“Brandon, why do you keep talking about Star Wars?”

Because I want it back.

Star Wars is arguably one of the most important franchises in modern history, and it’s one that has seen its ups and downs. Most interestingly it’s one of the few brands that have experienced both a peak and a valley simultaneously. While Kathleen Kennedy and J.J. Abrams were absolutely destroying the franchise on the silver screen, Dave Filoni and Jon Favreau were fighting to keep it alive on the living room television screen. The fact is, if it wasn’t for Filoni and Favreau, many would have given up the galaxy far, far away as wholly lost.

Not everything that was released with the Star Wars name slapped on it that appeared on Disney+ was a knockout hit, and Disney was doing its best to turn you away through its politically driven nonsense, but Filoni and Favreau continued to push for a Star Wars universe that fans could really sink their teeth into.

(READ: How “The Mandalorian” Saved Star Wars)

This doesn’t mean that the fans have fully put their trust back in the franchise. Kathleen Kennedy, the person ultimately responsible for the fall of Star Wars due to her insistence that modern politics be injected into it, is still in charge and it shows. The Book of Boba Fett (or Mandalorian 2.5) was disappointing in many regards, most in the fact that Boba Fett was hardly Boba Fett, and if the other half of the series wasn’t about the Mandalorian and Grogu (aka Baby Yoda) then it likely would have been another D+ flop.

But the franchise is now offering fans something that is just as enticing to the fans as it is dangerous to the brand. It is guaranteed to bring people in to watch if they haven’t already canceled their D+ subscriptions, but if these shows fail, Star Wars will likely be done for at least the next decade.

The excitement for the future of Star Wars is summed up in this Vanity Fair cover.

As my colleague Scott Hounsell wrote in March, Disney+ is bringing in the big guns and, frankly, it looks good from the trailers. Ewen McGreggor is reprising his role as Obi-Wan Kenobi, one of the franchise’s most beloved (and quoted) characters. More than that, it’s bringing back Hayden Christensen as Darth Vader, giving the short-changed actor a second shot at an iconic role. Millennial-aged Star Wars fans suddenly felt something they haven’t felt for some time, and even those who swore off Star Wars began questioning their resolve.

[embedded content]

Joining them will be fan-favorite Ahsoka Tano from Filoni’s Star Wars: The Close Wars, a character who has recently reappeared in The Mandalorian’s 2nd season and again The Book of Boba Fett, played by Rosario Dawson. She will also be given her own show.

All other characters aside, it’s these three figures that will drive fans back to the franchise. Star Wars will be more popular than it has been in some time…unless they Kathleen Kennedy/Disney it.

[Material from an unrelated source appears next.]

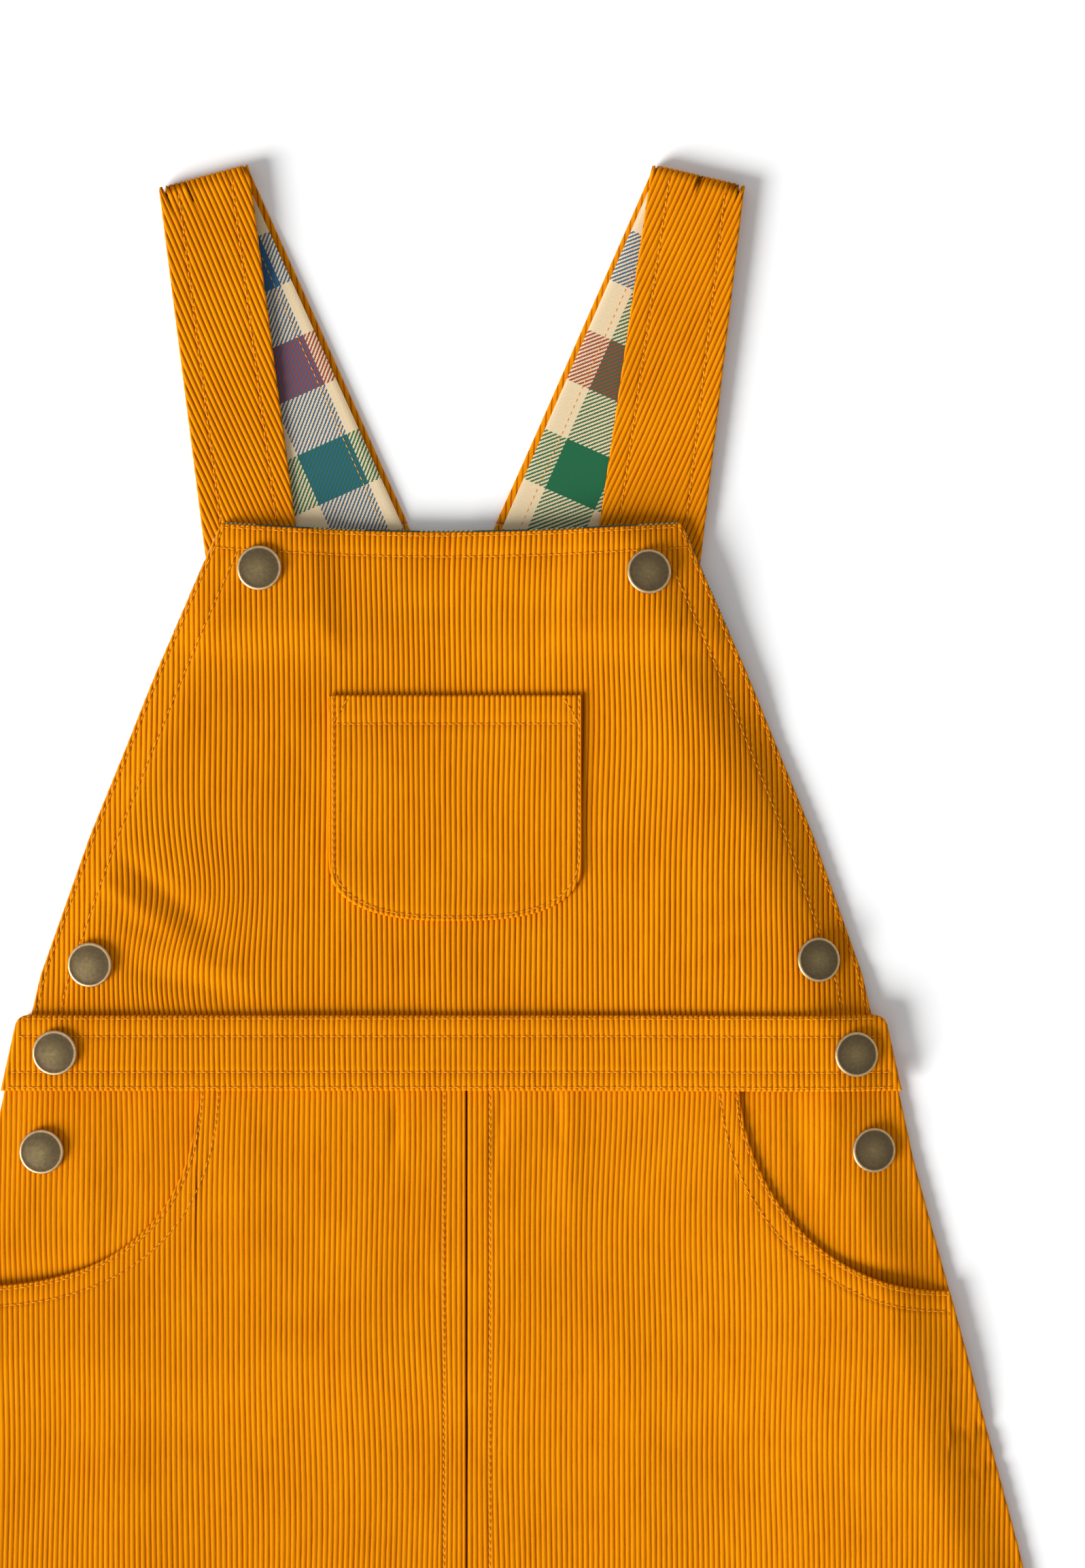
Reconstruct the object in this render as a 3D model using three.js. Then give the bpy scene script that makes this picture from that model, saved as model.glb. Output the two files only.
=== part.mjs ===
import * as THREE from 'three';

// A pinafore dress of corduroy, laid on its back with the straps folded over to the front.
// Millimetres. x runs across the dress, y from the hem to the shoulders, z up from the surface.
// "left" and "right" are the sides as seen from above.

// Driving dimensions
const LENGTH = 600; // centre of the hem to the shoulder folds
const CORDUROY = 1.6;
const FLANNEL = 1;
const BAND = 2.2; // the front waistband, folded double
const SEAM = 0.3; // between neighbouring pieces
const LAYER = CORDUROY + SEAM; // what one corduroy wall adds to the stack
const LINING_LAYER = FLANNEL + SEAM;

const BAND_BOTTOM = 285.5;
const BAND_TOP = 311.3;
const BAND_HALF_BOTTOM = 152.7;
const BAND_HALF_TOP = 147;
const BAND_CORNER = 3.5;
const TUCK = 7; // how far the bib and the skirt reach in under the waistband
const BIB_TOP = 477.8;
const BIB_TOP_HALF = 78;
const BIB_SAG = 3; // of the bib's top edge between its corners
const HEM_HALF = 224;
const HEM_RISE = 5; // of the hem at its corners
const HEM_REACH = 120; // above the hem, where that curve has faded out
const CENTRE_SEAM = 5.1; // x of the skirt's front seam

const SKIRT_SIDE = [
  { y: 0, half: HEM_HALF },
  { y: 131, half: 192.5 },
  { y: 205, half: 172.6 },
  { y: 261, half: 157.2 },
  { y: BAND_BOTTOM + TUCK, half: 150.4 },
];

const BIB_SIDE = [
  { y: BAND_TOP - TUCK, half: 144 },
  { y: 325, half: 139.5 },
  { y: 372, half: 122.9 },
  { y: 427, half: 100.4 },
  { y: 464, half: 84 },
  { y: BIB_TOP, half: BIB_TOP_HALF },
];

const BACK_BIB_SIDE = [
  { y: BAND_TOP + SEAM, half: 140.5 },
  { y: 372, half: 115 },
  { y: 432, half: 90 },
];

// The hip pocket openings: each is a quarter of a superellipse from the waistband to the side seam.
const SCOOPS = {
  left: { inner: 86, side: 166.5, bottom: 219.3, power: 2.5 },
  right: { inner: 97.5, side: 168.9, bottom: 217.6, power: 2.05 },
};
const FACING_BOTTOM = 198;
const FACING_LAP = 14; // how far a hip facing reaches in under the skirt's front
const FACING_INSET = 0.5; // from the side seam, below the opening
const FACING_SETTLE = { from: -4, to: 14 }; // above an opening's bottom, where it leaves the back

const POCKET = { centre: 1.5, half: 43, top: 419.6, corner: 364, bottom: 343, power: 2.6 };

// Where the strap edges run, as distances out from the centre line. Each strap comes up from
// the back, folds over at the shoulder and ends behind the bib.
const STRAPS = {
  left: {
    foldInner: { out: 69.2, y: 600 },
    foldOuter: { out: 99.7, y: 592 },
    frontInner: { out: 48.7, y: 446 },
    frontOuter: { out: 81, y: 446 },
  },
  right: {
    foldInner: { out: 68.3, y: 600 },
    foldOuter: { out: 99.9, y: 592.7 },
    frontInner: { out: 45.6, y: 446 },
    frontOuter: { out: 82.4, y: 446 },
  },
};
// The back of each strap widens downwards to its seam with the back of the bib.
const STRAP_BACK = [
  { inner: SEAM / 2, innerY: 432, outer: 90, outerY: 432 },
  { inner: 0.8, innerY: 446, outer: 86.5, outerY: 446 },
  { inner: 14.1, innerY: 475.9, outer: 80, outerY: 478 },
  { inner: 29.3, innerY: 510, outer: 83, outerY: 512 },
];
const STRAP_ROWS = 4; // from the last row of that table to the shoulder, and again down the front
const STRAP_COLUMNS = 4;
const FOLD_STEPS = 6;
const FOLD_RADIUS = 3.3; // outside of the shoulder fold
const LINING_INSET = 1.8; // the corduroy shows past the lining by this much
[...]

Fans might be attracted but attraction is no guarantee of success. If they mishandle Kenobi by making him a side character in his own show, consistently defeated by lesser characters, and making him say and do things outside of who we know him to be, then this show will flop and the goodwill from fans will dry up faster than a drop of water in a desert. If the show leans into social justice, injects feminism, or gets political in any way, it will drive fans from Star Wars and they won’t come back until it changes hands.

Moreover, it will ruin the deserved credibility of Filoni and Favreau, which will be tragic in and of itself.

We know Disney is very capable of this because this is exactly what they did to Luke Skywalker’s character in The Last Jedi. Luke wasn’t Luke and fans rejected this new version of him. This rejection of the character included Mark Hamill, who was very vocal about the fact that this wasn’t the Luke Skywalker he knew.

In short, if they don’t show respect for the characters and inject modern politics, it’s over for Star Wars for a very long time. Fans will not return no matter how much they’re baited. Their trust will have been wholly destroyed.

Mightier angels make greater demons when they fall and betting big means losing big when the cards don’t play your way.

Disney is playing a dangerous game, and given the state of the company and its drive to play leftist politics, many aren’t sure it has the ability to do right by beloved characters anymore. Personally, I’m not entirely sure it learned its lesson either. To be sure, I’m optimistic (an unrelenting and annoying part of my personality) but at the height of caution.

All the House of Mouse has to do is continue to go down the path we told it not too many times before and myself and many others will be out, and won’t come back until it’s clear that Disney understands that what they’re doing is wrong and the brand is put under new management.

We’ll see here at the end of the month when Kenobi finally hits the streaming service whether Disney will bring Star Wars back or bury it.